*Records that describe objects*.
------------------------------
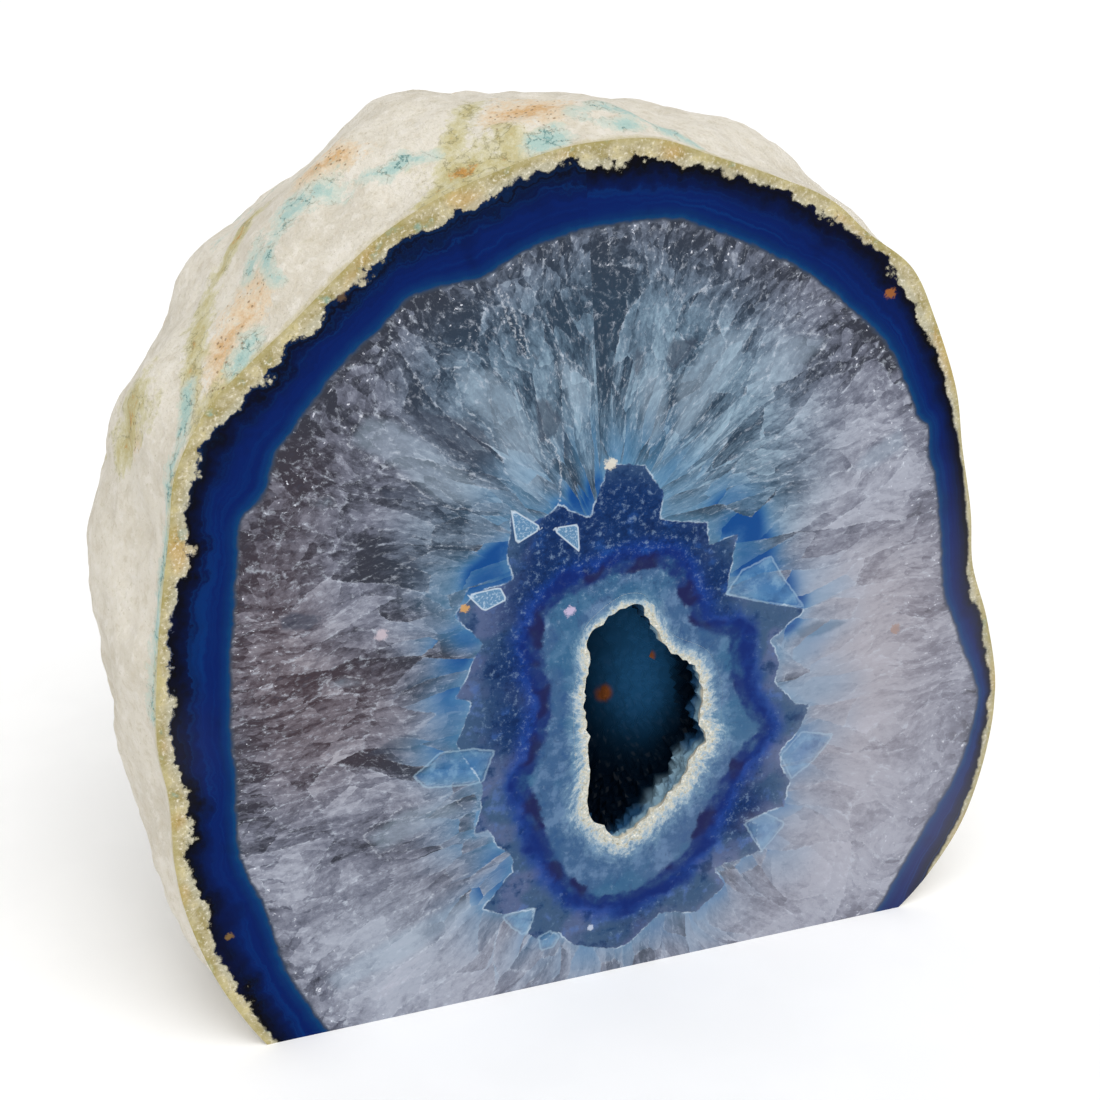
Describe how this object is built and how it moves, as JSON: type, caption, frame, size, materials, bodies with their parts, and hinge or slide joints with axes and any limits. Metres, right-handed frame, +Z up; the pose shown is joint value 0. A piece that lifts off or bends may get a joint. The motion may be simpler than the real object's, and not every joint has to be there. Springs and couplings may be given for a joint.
{
  "type": "agate geode",
  "caption": "Upright half of a blue-dyed agate geode: a polished sawn face with a small crystal-lined hollow, a rough rind behind, and a flat sawn base.",
  "frame": {"origin": "in the plane of the sawn base, under the centre of the stone's box", "axes": "+Z up from the base, -Y out of the polished face, +X to the right as the face is looked at"},
  "size_m": [0.1126, 0.0632, 0.1119],
  "materials": {
    "agate": "sawn face polished to a gloss, blue-dyed band and grey quartz; rind rough and chalky cream; base sawn matt",
    "druse": "small glassy quartz crystals, cream at the rim and dyed dark blue inside"
  },
  "bodies": {
    "root": {"stone": "agate", "druse_crust": "druse"}
  },
  "joints": []
}
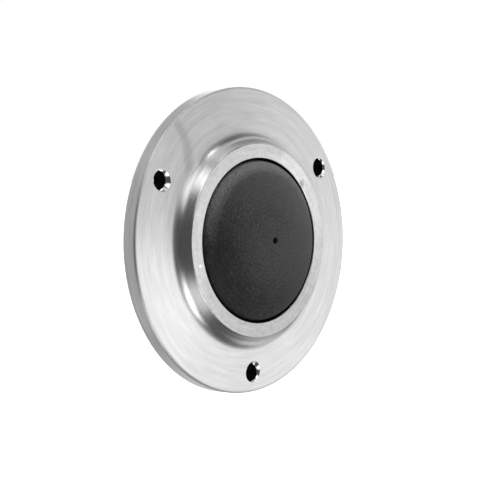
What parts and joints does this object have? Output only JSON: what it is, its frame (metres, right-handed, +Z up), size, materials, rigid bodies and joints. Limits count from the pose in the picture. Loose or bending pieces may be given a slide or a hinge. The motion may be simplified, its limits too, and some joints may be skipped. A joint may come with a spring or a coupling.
{
  "type": "wall door bumper",
  "caption": "Round wall door stop: a satin metal flange with a coved boss, and a convex black rubber buffer held from behind by a screwed plate.",
  "frame": {"origin": "centre of the flat back, in the plane of the wall that the stop is screwed to", "axes": "+Y into the wall, along the axis that every piece is turned about; the rubber faces -Y; +Z up, with one wall screw hole straight down"},
  "size_m": [0.0826, 0.0153, 0.0826],
  "materials": {
    "satin_metal": "satin, turned: fine concentric brush lines",
    "black_rubber": "moulded, matt with a soft sheen",
    "plated_steel": "zinc-plated sheet, dull",
    "screw_steel": "plated machine screw"
  },
  "bodies": {
    "root": {"base_flange": "satin_metal", "rubber_bumper": "black_rubber", "backing_plate": "plated_steel", "plate_screw_1": "screw_steel", "plate_screw_2": "screw_steel", "plate_screw_3": "screw_steel"}
  },
  "joints": []
}
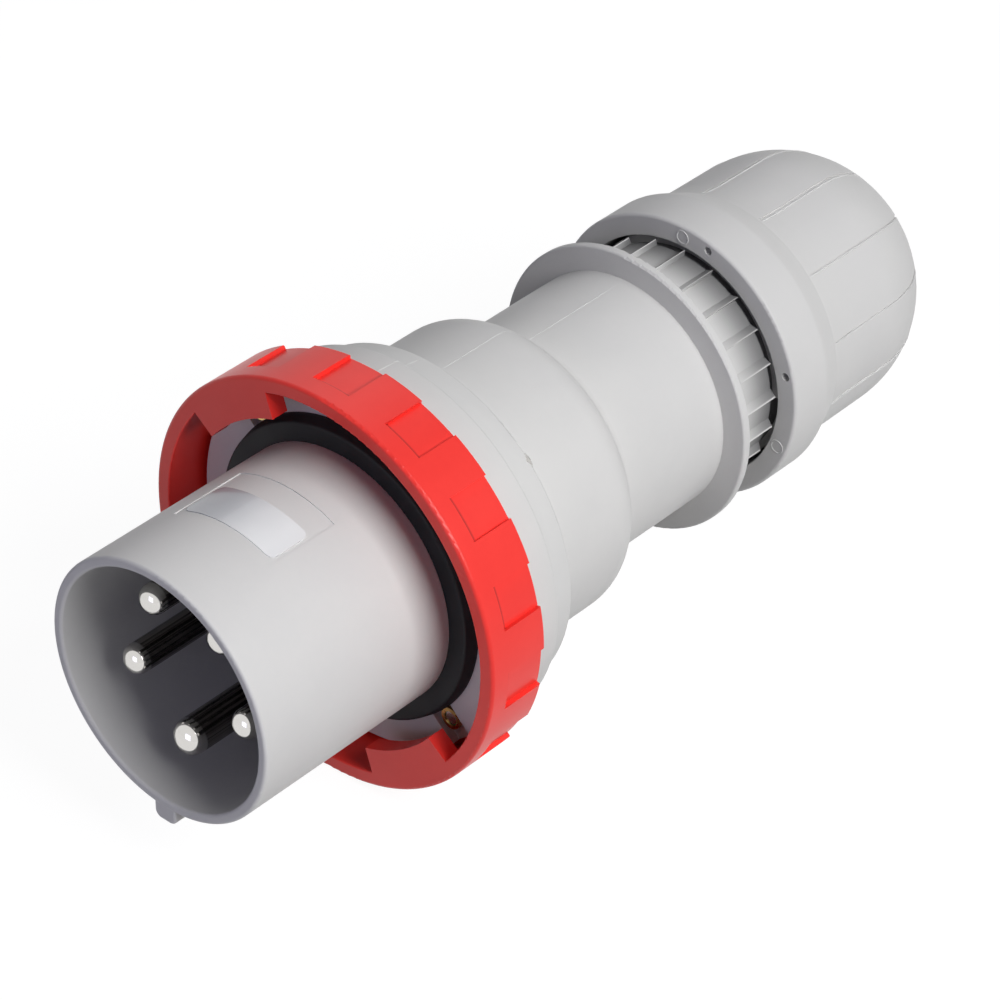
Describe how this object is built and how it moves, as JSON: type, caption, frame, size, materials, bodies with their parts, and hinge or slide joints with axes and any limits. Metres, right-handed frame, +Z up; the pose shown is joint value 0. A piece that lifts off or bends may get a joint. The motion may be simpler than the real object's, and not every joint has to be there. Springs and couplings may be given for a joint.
{
  "type": "industrial pin and sleeve plug",
  "caption": "Sealed industrial power plug with round contact pins in a keyed shroud, a bayonet coupling ring and a screwed cable gland with a domed nut.",
  "frame": {"origin": "on the plug's axis, in the plane of the face gasket's front, where the socket's rim seats", "axes": "+Y along the plug's axis from the mouth to the cable entry, +Z up through the rating label, opposite the earth pin and key"},
  "size_m": [0.1426, 0.3326, 0.1426],
  "materials": {
    "grey_plastic": "satin moulded",
    "insert_plastic": "matte moulded",
    "red_plastic": "satin moulded",
    "rubber": "matte",
    "nickel": "nickel plated, bright",
    "steel": "zinc plated",
    "brass": "turned",
    "label_film": "satin film"
  },
  "bodies": {
    "plug_body": {"front_shroud": "grey_plastic", "contact_carrier": "insert_plastic", "pin_retainer": "insert_plastic", "pin_earth": "nickel", "pin_l1": "nickel", "pin_l2": "nickel", "pin_l3": "nickel", "pin_neutral": "nickel", "terminal_screws": "steel", "carrier_screws": "steel", "face_gasket": "rubber", "flange_o_ring": "rubber", "brass_inserts": "brass", "flange_screws": "steel", "housing": "grey_plastic", "gland_seal": "rubber", "clamp_cage": "insert_plastic", "rating_label": "label_film"},
    "ring": {"coupling_ring": "red_plastic"},
    "slip_washer": {"slip_ring": "insert_plastic"},
    "nut": {"gland_nut": "grey_plastic"}
  },
  "joints": [
    {"name": "ring_turn", "type": "hinge", "parent": "plug_body", "child": "ring", "pos_m": [0, 0, 0], "axis": [0, 1, 0], "range_deg": [-42, 8]},
    {"name": "gland_travel", "type": "slide", "parent": "plug_body", "child": "slip_washer", "axis": [0, 1, 0], "range_m": [-0.006, 0.008]},
    {"name": "nut_turn", "type": "hinge", "parent": "slip_washer", "child": "nut", "pos_m": [0, 0.16, 0], "axis": [0, 1, 0], "range_deg": [-540, 720]}
  ],
  "couplings": [
    {"joint": "gland_travel", "follows": "nut_turn", "m_per_rad": 0.0006366}
  ]
}
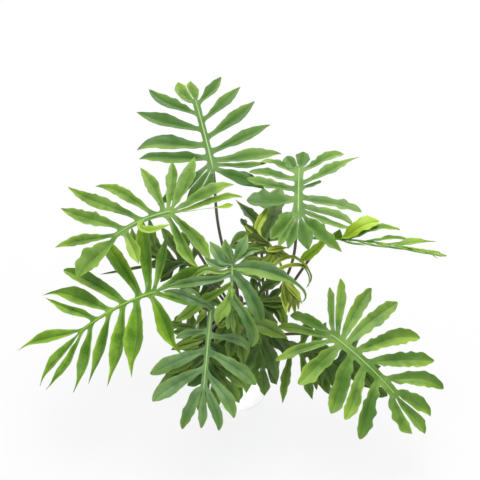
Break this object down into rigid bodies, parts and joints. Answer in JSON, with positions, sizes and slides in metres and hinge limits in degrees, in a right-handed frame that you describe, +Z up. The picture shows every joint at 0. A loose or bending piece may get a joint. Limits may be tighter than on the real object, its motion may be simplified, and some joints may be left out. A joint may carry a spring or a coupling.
{
  "type": "potted philodendron mayoi",
  "caption": "Bushy foliage plant with large leaves cut almost to the rib into long pointed lobes, standing on short stems in a plain round white pot of soil.",
  "frame": {"origin": "centre of the pot's underside, on the surface that it stands on", "axes": "+Z up, -Y towards the side that the plant is seen from, +X to the right from there"},
  "size_m": [0.5999, 0.4883, 0.3645],
  "materials": {
    "pot": "plain white, satin",
    "soil": "dark crumbly potting mix, matt",
    "stem": "brown green living stem, satin",
    "dry_sheath": "dry tan papery leaf sheath, matt",
    "leaf_mid_green": "living leaf, satin",
    "leaf_bright_green": "living leaf, satin",
    "leaf_blue_green": "living leaf, satin",
    "leaf_dark_green": "living leaf, satin",
    "leaf_olive": "young leaf, satin"
  },
  "bodies": {
    "root": {"pot": "pot", "soil": "soil", "stem_tall": "stem", "stem_right": "stem", "stem_front": "stem", "dry_sheath_tall": "dry_sheath", "dry_sheath_right": "dry_sheath", "dry_sheath_front": "dry_sheath", "leaf_back": "leaf_mid_green", "leaf_left_upper": "leaf_mid_green", "leaf_left_lower": "leaf_bright_green", "leaf_front": "leaf_blue_green", "leaf_right_upper": "leaf_mid_green", "leaf_centre": "leaf_blue_green", "leaf_right": "leaf_bright_green", "leaf_right_lower": "leaf_mid_green", "leaf_low_right": "leaf_dark_green", "leaf_low_front": "leaf_dark_green", "leaf_low_left": "leaf_dark_green", "leaf_young": "leaf_olive", "leaf_inner": "leaf_dark_green", "leaf_mid_left": "leaf_dark_green", "leaf_low_middle": "leaf_mid_green", "leaf_left_inner": "leaf_dark_green", "leaf_front_inner": "leaf_dark_green", "leaf_mid_right": "leaf_dark_green", "leaf_rolled": "leaf_olive"}
  },
  "joints": []
}
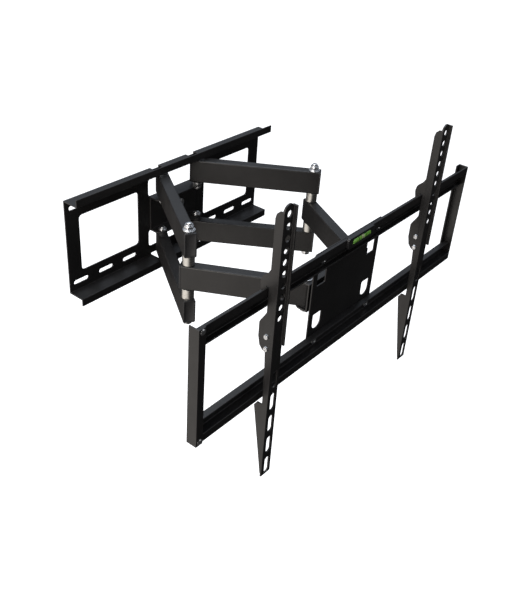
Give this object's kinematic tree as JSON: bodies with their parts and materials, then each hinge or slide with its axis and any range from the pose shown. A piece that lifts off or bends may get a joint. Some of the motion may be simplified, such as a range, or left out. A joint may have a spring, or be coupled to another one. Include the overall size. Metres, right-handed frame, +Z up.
{
  "type": "full motion tv wall mount",
  "caption": "Full motion wall mount for a television: slotted wall plate, paired folding arms, tilting head, and rails with sliding hook-on brackets.",
  "frame": {"origin": "centre of the wall plate's back face, on the wall", "axes": "+X right as seen from the front, -Y out of the wall towards the viewer, +Z up"},
  "size_m": [0.65, 0.3784, 0.42],
  "materials": {
    "powder_coat": "black satin powder coat",
    "zinc": "bright zinc plate",
    "turned_steel": "turned, satin zinc plate",
    "nylon": "moulded, satin",
    "level_plastic": "moulded, semi gloss",
    "vial": "clear, gloss"
  },
  "bodies": {
    "wall": {"wall_plate": "powder_coat", "pivot_bracket": "powder_coat", "bracket_bolts": "zinc", "wall_bolts": "zinc", "wall_lock_nuts": "zinc", "wall_washers": "zinc", "wall_sleeves": "nylon"},
    "left_first_link": {"left_upper_tube": "powder_coat", "left_lower_tube": "powder_coat", "left_end_plugs": "nylon", "left_wall_bushes": "nylon", "left_elbow_bolt": "zinc", "left_elbow_nut": "zinc", "left_upper_spacer": "turned_steel", "left_lower_spacer": "turned_steel"},
    "left_second_link": {"left_middle_tube": "powder_coat", "left_middle_plug": "nylon", "left_elbow_bushes": "nylon", "left_head_bushes": "nylon"},
    "right_first_link": {"right_upper_tube": "powder_coat", "right_lower_tube": "powder_coat", "right_end_plugs": "nylon", "right_wall_bushes": "nylon", "right_elbow_bolt": "zinc", "right_elbow_nut": "zinc", "right_upper_spacer": "turned_steel", "right_lower_spacer": "turned_steel"},
    "right_second_link": {"right_middle_tube": "powder_coat", "right_middle_plug": "nylon", "right_elbow_bushes": "nylon", "right_head_bushes": "nylon"},
    "head": {"head_yoke": "powder_coat", "head_bolts": "zinc", "head_nuts": "zinc", "tilt_bolt": "zinc", "tilt_nut": "zinc", "tilt_washers": "nylon"},
    "frame": {"tilt_plate": "powder_coat", "top_rail": "powder_coat", "bottom_rail": "powder_coat", "left_end_bar": "powder_coat", "right_end_bar": "powder_coat", "frame_bolts": "zinc", "frame_nuts": "zinc", "corner_rivets": "zinc", "level_housing": "level_plastic", "level_vial": "vial"},
    "left_bracket": {"left_tv_bracket": "powder_coat", "left_lock_screws": "zinc"},
    "right_bracket": {"right_tv_bracket": "powder_coat", "right_lock_screws": "zinc"}
  },
  "joints": [
    {"name": "left_wall_pivot", "type": "hinge", "parent": "wall", "child": "left_first_link", "pos_m": [-0.04, -0.0195, 0], "axis": [0, 0, 1], "range_deg": [-52, 19]},
    {"name": "left_elbow", "type": "hinge", "parent": "left_first_link", "child": "left_second_link", "pos_m": [-0.14616, -0.17707, 0], "axis": [0, 0, 1], "range_deg": [-40, 109]},
    {"name": "left_head_pivot", "type": "hinge", "parent": "left_second_link", "child": "head", "pos_m": [-0.062, -0.32247, 0], "axis": [0, 0, 1], "range_deg": [-57, 21]},
    {"name": "right_wall_pivot", "type": "hinge", "parent": "wall", "child": "right_first_link", "pos_m": [0.04, -0.0195, 0], "axis": [0, 0, 1], "range_deg": [-19, 52]},
    {"name": "right_elbow", "type": "hinge", "parent": "right_first_link", "child": "right_second_link", "pos_m": [0.14616, -0.17707, 0], "axis": [0, 0, 1], "range_deg": [-109, 40]},
    {"name": "tilt", "type": "hinge", "parent": "head", "child": "frame", "pos_m": [0, -0.32687, 0], "axis": [1, 0, 0], "range_deg": [-5, 12]},
    {"name": "left_bracket_slide", "type": "slide", "parent": "frame", "child": "left_bracket", "axis": [1, 0, 0], "range_m": [-0.108, 0.091]},
    {"name": "right_bracket_slide", "type": "slide", "parent": "frame", "child": "right_bracket", "axis": [1, 0, 0], "range_m": [-0.081, 0.119]}
  ],
  "couplings": [
    {"joint": "left_elbow", "follows": "left_wall_pivot", "ratio": -2.083},
    {"joint": "left_head_pivot", "follows": "left_wall_pivot", "ratio": 1.083},
    {"joint": "right_wall_pivot", "follows": "left_wall_pivot", "ratio": -1},
    {"joint": "right_elbow", "follows": "left_wall_pivot", "ratio": 2.083}
  ]
}
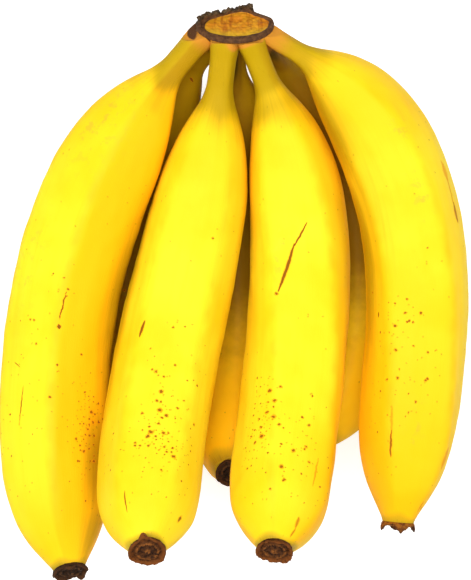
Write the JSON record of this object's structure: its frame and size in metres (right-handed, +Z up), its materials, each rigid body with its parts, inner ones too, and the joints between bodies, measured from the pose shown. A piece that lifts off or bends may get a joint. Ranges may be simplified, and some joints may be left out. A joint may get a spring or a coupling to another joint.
{
  "type": "hand of bananas",
  "caption": "Hand of ripe bananas lying on its outer row, with curved fruits in two rows on one cut crown, each with a slim neck and a dried blossom end.",
  "frame": {"origin": "on the floor under the middle of the whole hand, half way along each side of its box", "axes": "+Z up; +Y towards the cut crown, so the fruits run along -Y; +X to the right, seen from above with the crown at the top"},
  "size_m": [0.1683, 0.2049, 0.1076],
  "materials": {
    "crown": "dried, fibrous cut stalk with a dark ragged rim",
    "peel": "ripe banana peel, satin and slightly waxy, with small brown speckles",
    "blossom_end": "dry, dark and rough flower remnant"
  },
  "bodies": {
    "root": {"crown": "crown", "banana_inner_1": "peel", "banana_inner_2": "peel", "banana_inner_3": "peel", "banana_inner_4": "peel", "banana_outer_1": "peel", "banana_outer_2": "peel", "banana_outer_3": "peel", "blossom_end_inner_1": "blossom_end", "blossom_end_inner_2": "blossom_end", "blossom_end_inner_3": "blossom_end", "blossom_end_inner_4": "blossom_end", "blossom_end_outer_1": "blossom_end", "blossom_end_outer_2": "blossom_end", "blossom_end_outer_3": "blossom_end"}
  },
  "joints": []
}
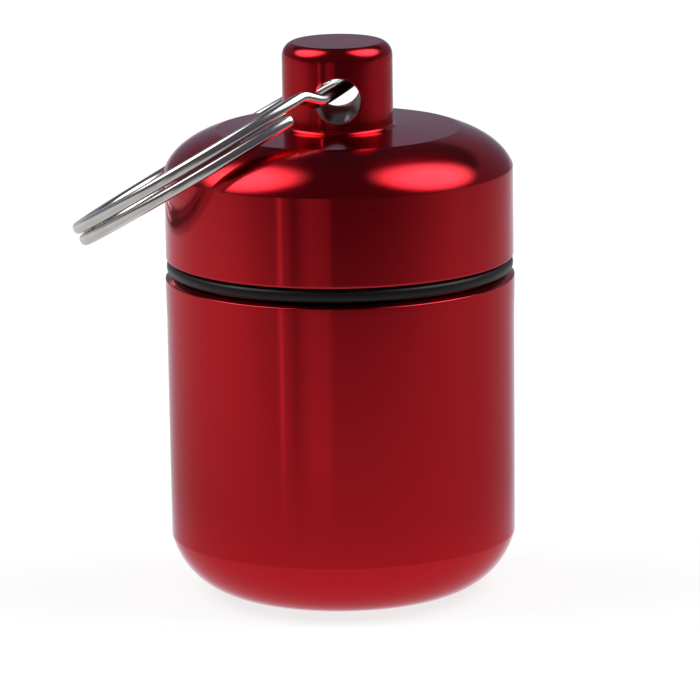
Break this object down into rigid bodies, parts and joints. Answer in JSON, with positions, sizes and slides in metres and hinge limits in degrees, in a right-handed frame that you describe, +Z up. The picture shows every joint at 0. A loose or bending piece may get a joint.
------------------------------
*Task requirements*. Could you quote, exactly as they appear, the line containing "Write the JSON" and every line after it to the end of the records above?

*Solution for this problem*.
Write the JSON record of this object's structure: its frame and size in metres (right-handed, +Z up), its materials, each rigid body with its parts, inner ones too, and the joints between bodies, measured from the pose shown. A piece that lifts off or bends may get a joint. Ranges may be simplified, and some joints may be left out. A joint may get a spring or a coupling to another joint.
{
  "type": "hand of bananas",
  "caption": "Hand of ripe bananas lying on its outer row, with curved fruits in two rows on one cut crown, each with a slim neck and a dried blossom end.",
  "frame": {"origin": "on the floor under the middle of the whole hand, half way along each side of its box", "axes": "+Z up; +Y towards the cut crown, so the fruits run along -Y; +X to the right, seen from above with the crown at the top"},
  "size_m": [0.1683, 0.2049, 0.1076],
  "materials": {
    "crown": "dried, fibrous cut stalk with a dark ragged rim",
    "peel": "ripe banana peel, satin and slightly waxy, with small brown speckles",
    "blossom_end": "dry, dark and rough flower remnant"
  },
  "bodies": {
    "root": {"crown": "crown", "banana_inner_1": "peel", "banana_inner_2": "peel", "banana_inner_3": "peel", "banana_inner_4": "peel", "banana_outer_1": "peel", "banana_outer_2": "peel", "banana_outer_3": "peel", "blossom_end_inner_1": "blossom_end", "blossom_end_inner_2": "blossom_end", "blossom_end_inner_3": "blossom_end", "blossom_end_inner_4": "blossom_end", "blossom_end_outer_1": "blossom_end", "blossom_end_outer_2": "blossom_end", "blossom_end_outer_3": "blossom_end"}
  },
  "joints": []
}
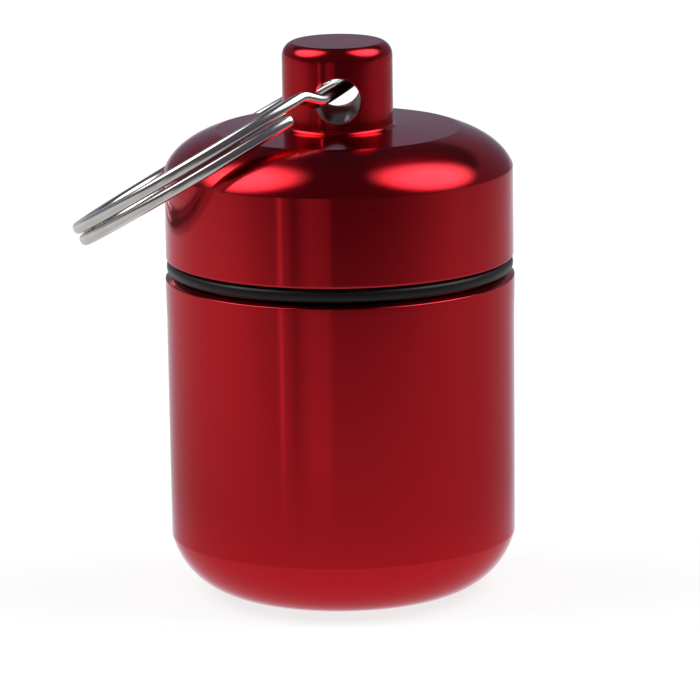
Break this object down into rigid bodies, parts and joints. Answer in JSON, with positions, sizes and slides in metres and hinge limits in degrees, in a right-handed frame that you describe, +Z up. The picture shows every joint at 0. A loose or bending piece may get a joint.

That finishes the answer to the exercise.